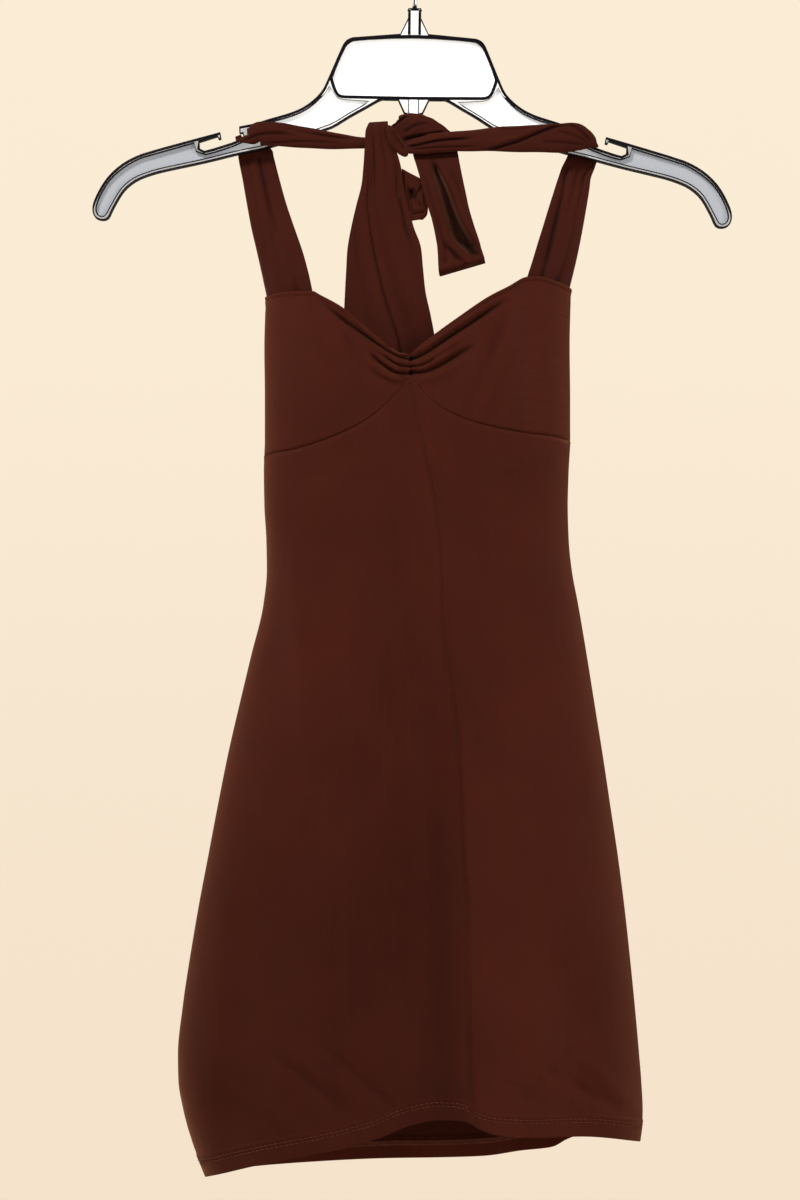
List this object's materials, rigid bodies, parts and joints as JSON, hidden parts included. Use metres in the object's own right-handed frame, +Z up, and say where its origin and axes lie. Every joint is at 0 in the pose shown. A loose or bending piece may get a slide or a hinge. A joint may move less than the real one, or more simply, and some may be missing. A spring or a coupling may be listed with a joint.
{
  "type": "halter dress on a hanger",
  "caption": "Short stretch-jersey halter dress with a gathered sweetheart bodice and knotted neck ties, hung on a clear moulded top hanger with a wire hook.",
  "frame": {"origin": "the point inside the top of the hook where a rail holds it", "axes": "+Z up, the front of the dress faces -Y, +X to the right as seen from the front"},
  "size_m": [0.4318, 0.1182, 0.8531],
  "materials": {
    "jersey": "fine matte stretch jersey, dark warm brown",
    "tie_jersey": "the same jersey doubled, a little darker",
    "clear_plastic": "clear moulded plastic with a milky web and smoky rim",
    "steel": "bright plated wire"
  },
  "bodies": {
    "root": {"cup_left": "jersey", "cup_right": "jersey", "bodice_back": "jersey", "skirt_front_left": "jersey", "skirt_front_right": "jersey", "skirt_back": "jersey", "strap_left": "tie_jersey", "strap_right": "tie_jersey", "tie_left": "tie_jersey", "tie_right": "tie_jersey", "tail_left": "tie_jersey", "loop_right": "tie_jersey", "knot_wrap": "tie_jersey", "knot_sling": "tie_jersey", "hanger_body": "clear_plastic", "hook": "steel"}
  },
  "joints": []
}
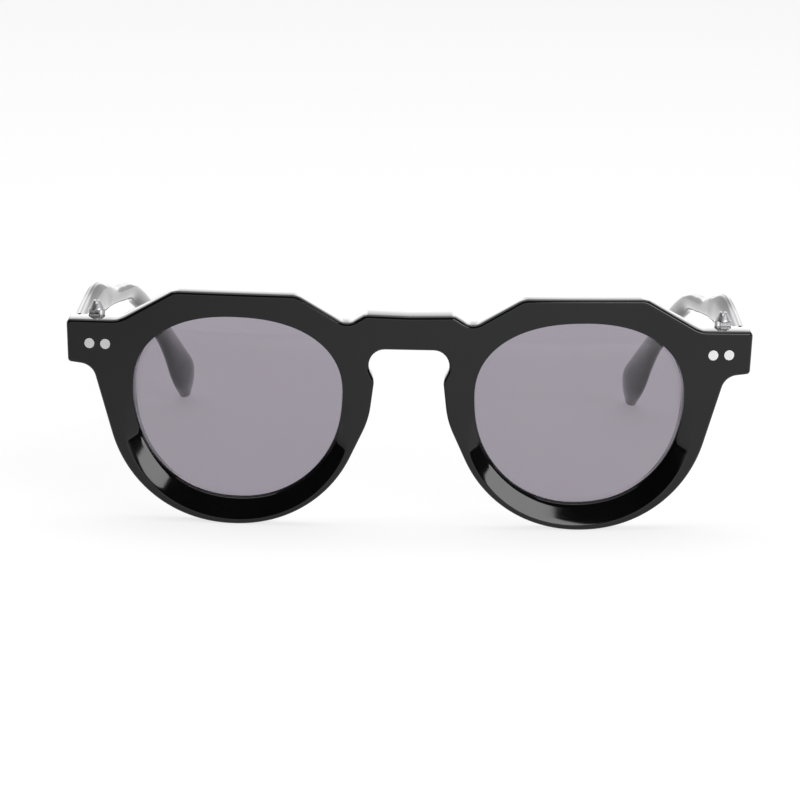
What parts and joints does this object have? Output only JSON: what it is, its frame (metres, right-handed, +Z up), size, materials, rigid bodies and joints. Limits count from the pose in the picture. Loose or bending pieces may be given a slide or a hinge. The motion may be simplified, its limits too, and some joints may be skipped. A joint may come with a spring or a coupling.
{
  "type": "sunglasses",
  "caption": "Black acetate crown-panto sunglasses with a keyhole bridge, scooped lower rims, grey lenses and folding temples on riveted hinges.",
  "frame": {"origin": "centre of the bounding box in X and Y, at the height of the table that the rims and the temple tips stand on", "axes": "+X to the wearer's left along the front, +Y back along the temples, +Z up; the lenses look along -Y"},
  "size_m": [0.1422, 0.133, 0.0486],
  "materials": {
    "acetate": "polished black acetate",
    "lens": "grey tinted, polished",
    "hinge_metal": "satin nickel silver",
    "rivet_metal": "satin silver, flush with the acetate",
    "screw_metal": "plain steel"
  },
  "bodies": {
    "front": {"front_frame": "acetate", "lens_left": "lens", "lens_right": "lens", "nose_pad_left": "acetate", "nose_pad_right": "acetate", "front_hinge_left": "hinge_metal", "front_hinge_right": "hinge_metal", "front_rivet_inner_left": "rivet_metal", "front_rivet_inner_right": "rivet_metal", "front_rivet_outer_left": "rivet_metal", "front_rivet_outer_right": "rivet_metal", "hinge_screw_left": "screw_metal", "hinge_screw_right": "screw_metal"},
    "left_temple": {"temple_left": "acetate", "core_wire_left": "hinge_metal", "temple_hinge_left": "hinge_metal", "temple_rivet_front_left": "rivet_metal", "temple_rivet_back_left": "rivet_metal"},
    "right_temple": {"temple_right": "acetate", "core_wire_right": "hinge_metal", "temple_hinge_right": "hinge_metal", "temple_rivet_front_right": "rivet_metal", "temple_rivet_back_right": "rivet_metal"}
  },
  "joints": [
    {"name": "left_temple_fold", "type": "hinge", "parent": "front", "child": "left_temple", "pos_m": [0.0653, -0.05215, 0.0385], "axis": [0, 0, 1], "range_deg": [0, 83]},
    {"name": "right_temple_fold", "type": "hinge", "parent": "front", "child": "right_temple", "pos_m": [-0.0653, -0.05215, 0.0385], "axis": [0, 0, -1], "range_deg": [0, 76]}
  ]
}
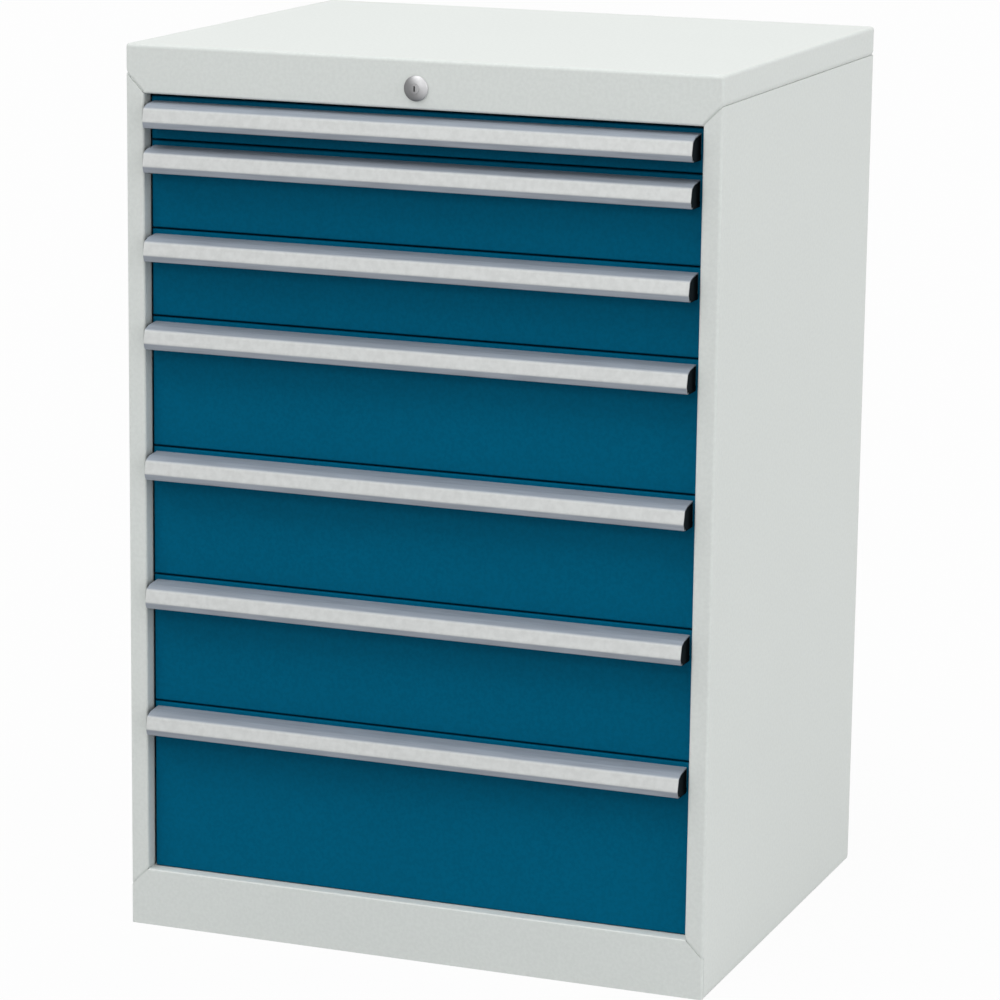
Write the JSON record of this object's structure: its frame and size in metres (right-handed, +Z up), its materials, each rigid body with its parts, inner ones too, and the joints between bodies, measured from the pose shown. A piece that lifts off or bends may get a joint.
• • •
* **Do this**: Write out all of the records above exactly as they appear.

* **Reply**:
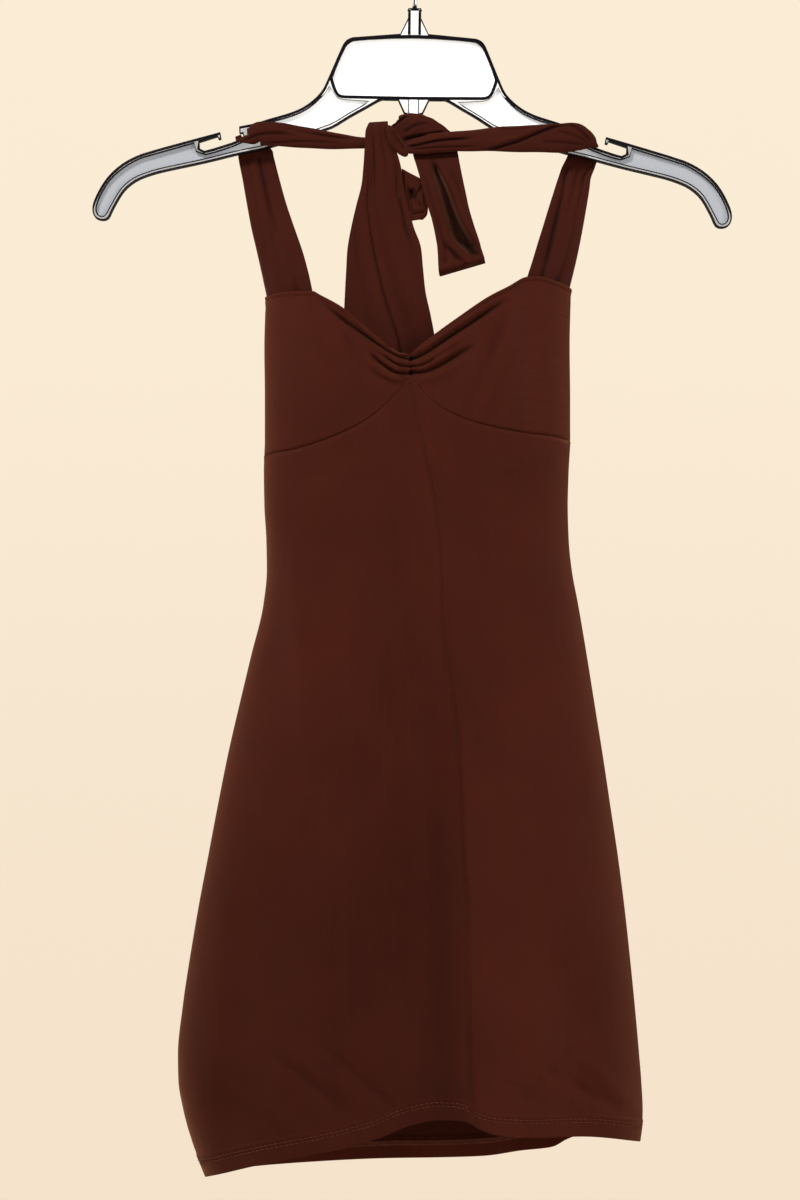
List this object's materials, rigid bodies, parts and joints as JSON, hidden parts included. Use metres in the object's own right-handed frame, +Z up, and say where its origin and axes lie. Every joint is at 0 in the pose shown. A loose or bending piece may get a slide or a hinge. A joint may move less than the real one, or more simply, and some may be missing. A spring or a coupling may be listed with a joint.
{
  "type": "halter dress on a hanger",
  "caption": "Short stretch-jersey halter dress with a gathered sweetheart bodice and knotted neck ties, hung on a clear moulded top hanger with a wire hook.",
  "frame": {"origin": "the point inside the top of the hook where a rail holds it", "axes": "+Z up, the front of the dress faces -Y, +X to the right as seen from the front"},
  "size_m": [0.4318, 0.1182, 0.8531],
  "materials": {
    "jersey": "fine matte stretch jersey, dark warm brown",
    "tie_jersey": "the same jersey doubled, a little darker",
    "clear_plastic": "clear moulded plastic with a milky web and smoky rim",
    "steel": "bright plated wire"
  },
  "bodies": {
    "root": {"cup_left": "jersey", "cup_right": "jersey", "bodice_back": "jersey", "skirt_front_left": "jersey", "skirt_front_right": "jersey", "skirt_back": "jersey", "strap_left": "tie_jersey", "strap_right": "tie_jersey", "tie_left": "tie_jersey", "tie_right": "tie_jersey", "tail_left": "tie_jersey", "loop_right": "tie_jersey", "knot_wrap": "tie_jersey", "knot_sling": "tie_jersey", "hanger_body": "clear_plastic", "hook": "steel"}
  },
  "joints": []
}
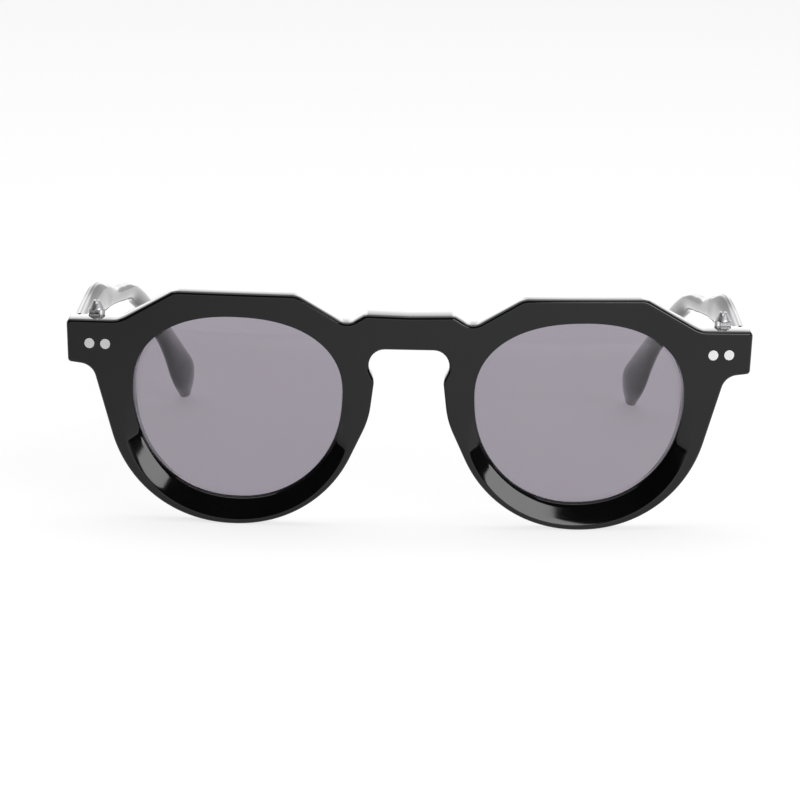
What parts and joints does this object have? Output only JSON: what it is, its frame (metres, right-handed, +Z up), size, materials, rigid bodies and joints. Limits count from the pose in the picture. Loose or bending pieces may be given a slide or a hinge. The motion may be simplified, its limits too, and some joints may be skipped. A joint may come with a spring or a coupling.
{
  "type": "sunglasses",
  "caption": "Black acetate crown-panto sunglasses with a keyhole bridge, scooped lower rims, grey lenses and folding temples on riveted hinges.",
  "frame": {"origin": "centre of the bounding box in X and Y, at the height of the table that the rims and the temple tips stand on", "axes": "+X to the wearer's left along the front, +Y back along the temples, +Z up; the lenses look along -Y"},
  "size_m": [0.1422, 0.133, 0.0486],
  "materials": {
    "acetate": "polished black acetate",
    "lens": "grey tinted, polished",
    "hinge_metal": "satin nickel silver",
    "rivet_metal": "satin silver, flush with the acetate",
    "screw_metal": "plain steel"
  },
  "bodies": {
    "front": {"front_frame": "acetate", "lens_left": "lens", "lens_right": "lens", "nose_pad_left": "acetate", "nose_pad_right": "acetate", "front_hinge_left": "hinge_metal", "front_hinge_right": "hinge_metal", "front_rivet_inner_left": "rivet_metal", "front_rivet_inner_right": "rivet_metal", "front_rivet_outer_left": "rivet_metal", "front_rivet_outer_right": "rivet_metal", "hinge_screw_left": "screw_metal", "hinge_screw_right": "screw_metal"},
    "left_temple": {"temple_left": "acetate", "core_wire_left": "hinge_metal", "temple_hinge_left": "hinge_metal", "temple_rivet_front_left": "rivet_metal", "temple_rivet_back_left": "rivet_metal"},
    "right_temple": {"temple_right": "acetate", "core_wire_right": "hinge_metal", "temple_hinge_right": "hinge_metal", "temple_rivet_front_right": "rivet_metal", "temple_rivet_back_right": "rivet_metal"}
  },
  "joints": [
    {"name": "left_temple_fold", "type": "hinge", "parent": "front", "child": "left_temple", "pos_m": [0.0653, -0.05215, 0.0385], "axis": [0, 0, 1], "range_deg": [0, 83]},
    {"name": "right_temple_fold", "type": "hinge", "parent": "front", "child": "right_temple", "pos_m": [-0.0653, -0.05215, 0.0385], "axis": [0, 0, -1], "range_deg": [0, 76]}
  ]
}
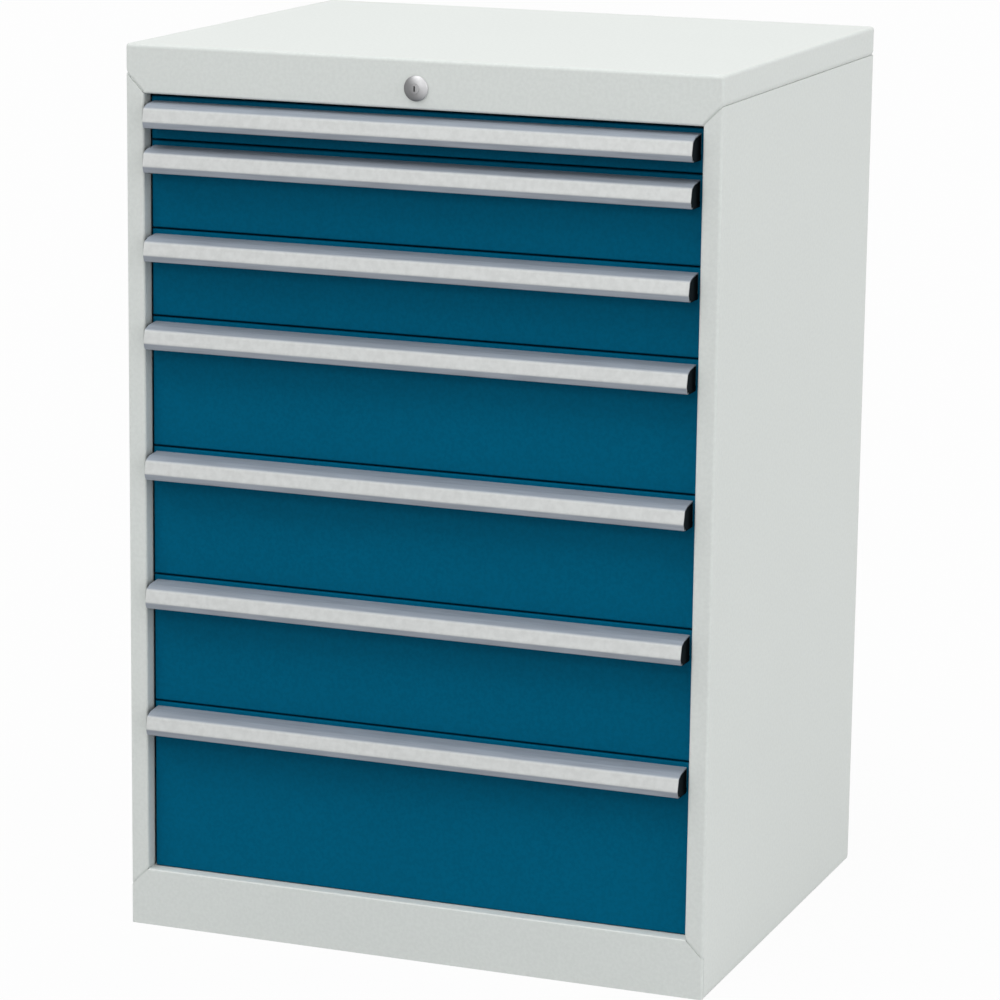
Write the JSON record of this object's structure: its frame and size in metres (right-handed, +Z up), its materials, each rigid body with its parts, inner ones too, and the joints between bodies, measured from the pose shown. A piece that lifts off or bends may get a joint.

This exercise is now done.